The White Tiger was going to be a hard act to follow. Still, I was disappointed that I didn’t enjoy this book as much. It wasn’t just the story and narrative style that I found less gripping. Aravind Adiga says he loves Bombay more than any other place – but I thought that while he wrote about Delhi and the rural north like an insider, in this book he is an observer, not a participant.
I did like some turns of phrase and descriptions. Mango sellers wait by the station for returning commuters – each mango a heartfelt apology from the city for the state of its trains.
It’s the new India, where construction workers’ children clean their teeth using toothpaste, though still only by the water pump under the tree.
And there’s that shopkeepers’ refrain: a man must want something.
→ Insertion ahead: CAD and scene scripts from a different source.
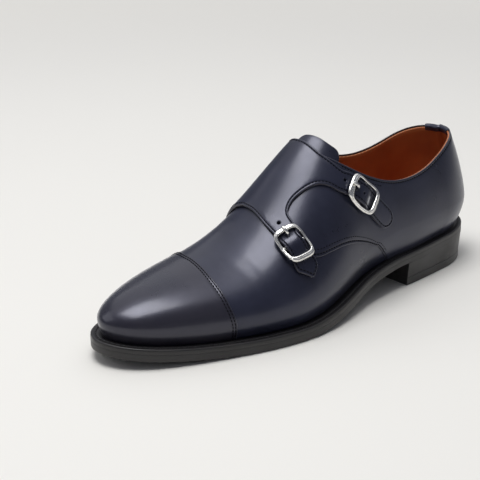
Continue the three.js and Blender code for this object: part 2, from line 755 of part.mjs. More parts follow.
// The prong's middle line as (a, h): beside the centre bar, up through the strap, over the near bar.
const PRONG_PATH = [
  { a: -1.95, h: 1.3, radius: 0.62 },
  { a: -4.6, h: 1.3, radius: 0.62 },
  { a: -5.6, h: 2.3, radius: 0.7 },
  { a: -6.4, h: 4.5, radius: 0.75 },
  { a: -7.7, h: 6.2, radius: 0.8 },
  { a: -9.2, h: 6.7, radius: 0.8 },
  { a: -10.6, h: 6.6, radius: 0.75 },
  { a: -11.4, h: 6.3, radius: 0.5 },
];

function buildProng(buckle) {
  const corners = 8;
  const rings = PRONG_PATH.map((row, i) => {
    const before = PRONG_PATH[Math.max(i - 1, 0)];
    const after = PRONG_PATH[Math.min(i + 1, PRONG_PATH.length - 1)];
    const heading = new THREE.Vector2(after.a - before.a, after.h - before.h).normalize();
    const ring = [];
    for (let k = 0; k < corners; k += 1) {
      const turn = (2 * Math.PI * k) / corners;
      const lift = row.radius * Math.sin(turn);
      const aside = row.radius * Math.cos(turn);
      ring.push(nearBuckle(buckle, row.a - heading.y * lift, aside, row.h + heading.x * lift));
    }
    return ring;
  });
  return rodSolid(rings);
}

// ---- materials ----
const leather = (color) => new THREE.MeshStandardMaterial({ color, roughness: 0.35, metalness: 0 });
const navyLeather = () => leather(0x1d2233);
const liningLeather = () => leather(0x8a4a20);
const blackRubber = () => new THREE.MeshStandardMaterial({ color: 0x15161a, roughness: 0.7, metalness: 0 });
const blackEdge = () => new THREE.MeshStandardMaterial({ color: 0x1a1b20, roughness: 0.4, metalness: 0 });
const polishedSteel = () => new THREE.MeshStandardMaterial({ color: 0xcfd0cc, roughness: 0.2, metalness: 1 });

// ---- the shoe ----
const shoe = new THREE.Group();

function addPiece(name, solid, material) {
  const mesh = new THREE.Mesh(geometryOf(solid), material);
  mesh.name = name;
  shoe.add(mesh);
}

addPiece('heel_top_piece', buildHeelTopPiece(), blackRubber());
addPiece('heel_stack', buildHeelStack(), blackEdge());
addPiece('outsole', buildOutsole(), blackEdge());
addPiece('welt', buildWelt(), blackEdge());
addPiece('insole', buildInsole(), liningLeather());
addPiece('upper', buildUpper(), navyLeather());
addPiece('tongue', buildTongue(), navyLeather());
addPiece('strap_flap', buildStrapFlap(), navyLeather());
for (const buckle of buckles) {
  addPiece(`buckle_frame_${buckle.name}`, buildBuckleFrame(buckle), polishedSteel());
  addPiece(`buckle_prong_${buckle.name}`, buildProng(buckle), polishedSteel());
}

const box = new THREE.Box3().setFromObject(shoe);
const centre = box.getCenter(new THREE.Vector3());
shoe.position.set(-centre.x, -centre.y, -box.min.z);

export default shoe;
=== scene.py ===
"""Double monk strap shoe, left foot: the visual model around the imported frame."""
import math

import bpy
import numpy as np
from mathutils import Matrix, Vector
from mathutils.geometry import delaunay_2d_cdt


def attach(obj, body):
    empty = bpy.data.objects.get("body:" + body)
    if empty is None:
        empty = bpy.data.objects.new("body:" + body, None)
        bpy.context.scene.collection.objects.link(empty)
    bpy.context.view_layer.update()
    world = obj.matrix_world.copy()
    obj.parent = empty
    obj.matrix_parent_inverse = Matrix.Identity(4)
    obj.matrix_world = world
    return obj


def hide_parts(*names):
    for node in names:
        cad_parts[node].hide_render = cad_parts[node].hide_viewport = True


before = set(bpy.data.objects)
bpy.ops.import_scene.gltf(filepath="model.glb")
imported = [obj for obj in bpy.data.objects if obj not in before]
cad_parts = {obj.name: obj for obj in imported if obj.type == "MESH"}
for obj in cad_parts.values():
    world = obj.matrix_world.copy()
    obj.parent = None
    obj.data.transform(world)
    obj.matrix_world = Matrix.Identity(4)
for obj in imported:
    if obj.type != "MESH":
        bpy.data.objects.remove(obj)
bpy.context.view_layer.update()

bl_info = {
    "name": "Double Monk Strap Shoe",
    "version": (1, 0, 0),
    "blender": (4, 5, 0),
    "location": "View3D > Sidebar > Shoe",
    "description": "Builds a welted double monk strap shoe with a cap toe on its packed frame",
    "category": "Object",
}

MM = 0.001

# ---------------------------------------------------------------- the form, in millimetres
# s runs from the heel's back to the toe, side is +1 lateral or -1 medial, and v runs from
# 0 at the feather edge to 1 at the crest. Each upper piece is an offset of this form.
FORM_LENGTH = 298.0
ROW_SHIFT_X = -3.832
ROW_SHIFT_Y = 0.856
SOLE_EDGE_FORE = 8.4
SOLE_EDGE_HEEL = 7.0
OUTSOLE_FORE = 5.0
OUTSOLE_HEEL = 4.0
HEEL_BREAST_S = 76.0
HEEL_HEIGHT = 16.6
HEEL_TILT = 2.5
TREAD_BACK_S = 188.0
TREAD_FRONT_S = 206.0
TOE_SPRING = 6.5
EDGE_MARGIN_FORE = 7.5
EDGE_MARGIN_HEEL = 4.5
TOE_ROUND_S = 203.0
ROUND_POWER = 2.1
TOE_FULLNESS = 1.9
FAN_REACH = 105.0              # how far from either end the ribs lean
CENTRE_FROM_S = 150.0          # where the middle line starts to follow the crest
CENTRE_FADE = 100.0
HEEL_ROUND = 34.0
HEEL_FAN = 34.0
TOE_FAN = 30.0
LOW_SHARE = 0.22
TOP_PIECE_THICK = 5.5

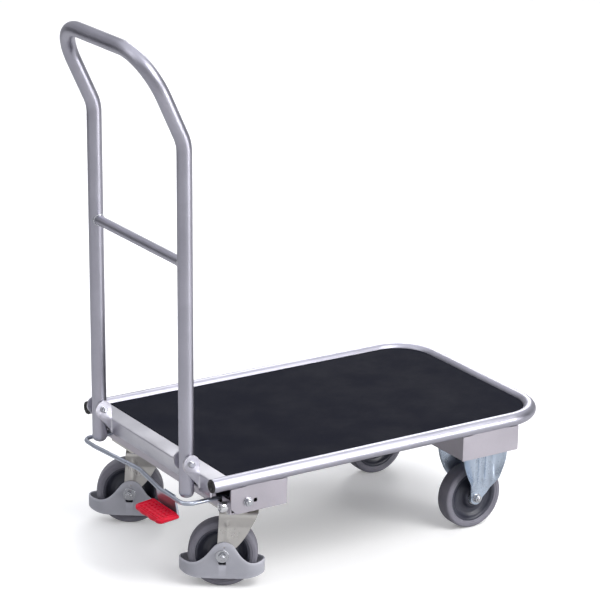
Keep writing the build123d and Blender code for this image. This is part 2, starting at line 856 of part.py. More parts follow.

Everyone who lives here knows that the islands will shake, and the mortar of the city will dissolve, and Bombay will turn again into seven small stones glistening in the Arabian Sea, if it ever forgets to ask the question: What do you want?
Shah, a ruthless land developer is touring a building site, musing. A worker’s family was spending the nights on the unfinished fourth floor, which one day a technology executive or a businessman would occupy. Shah touched the workers’ washing, which hung in the alcoves where Versace would soon hang; their little bars of soap and detergent did the work that expensive perfumes would soon do.
Folding a twenty-rupee note, he left it near a bar of soap as a surprise for the worker’s wife.
Is this book about an old schoolteacher in Bombay, a lonely man who lives by his principles?
Is it about a “housing society” where people from different backgrounds, different ideas, different values, different aspirations – different ways of speaking the same language – live side by side, because that’s the way things work in Bombay?
Is it about drab lives and what greed can do to them?
A man has to bend his rules a little to enjoy life in Mumbai. Just a little. Now and then. But the law in Mumbai was not blind: far from it, it had two faces and four working eyes and saw every case from both sides and could never make up its mind.
Powerful, wealthy men – dying of lung disease. Ruthless men with complicated relationships devoid of love – but employees so loyal and devoted that they sign cheques for them as part of their job, and go home to their scrupulous single-room shanty dwellings.
On page 301, after three-fourths of the book was over, I finally caught a glimpse of the real hero of this book: a gaunt, middle-aged man in a dirty blue shirt.
He looked Muslim because of his beard. Masterji guessed he was one of those he had just seen pulling carts on the road. The labourer picked a biscuit from the stainless-steel plate and chewed. Done with it, he breathed, picked a second biscuit, and chewed. Each movement of his bony jaws spoke of fatigue; the permanent fatigue of men who have no one to care about them when they work and no one to care about them after they work. The thin body broadcast a raw minimal silence. Middle-aged? No. His hair was greying at the edges, but youth had only recently been exorcised from his face. Twenty-seven or twenty-eight at the most. Masterji watched this young man with sunken, shocked eyes and barely enough strength to lift one milk biscuit at a time. This is his daily life. Pulling that cart and coming here for these biscuits, he thought.
The tired Muslim man returned Masterji’s gaze. Their eyes met like foreign languages, and the labourer, without moving his lips, spoke at last. Have you never before noticed how many are all alone?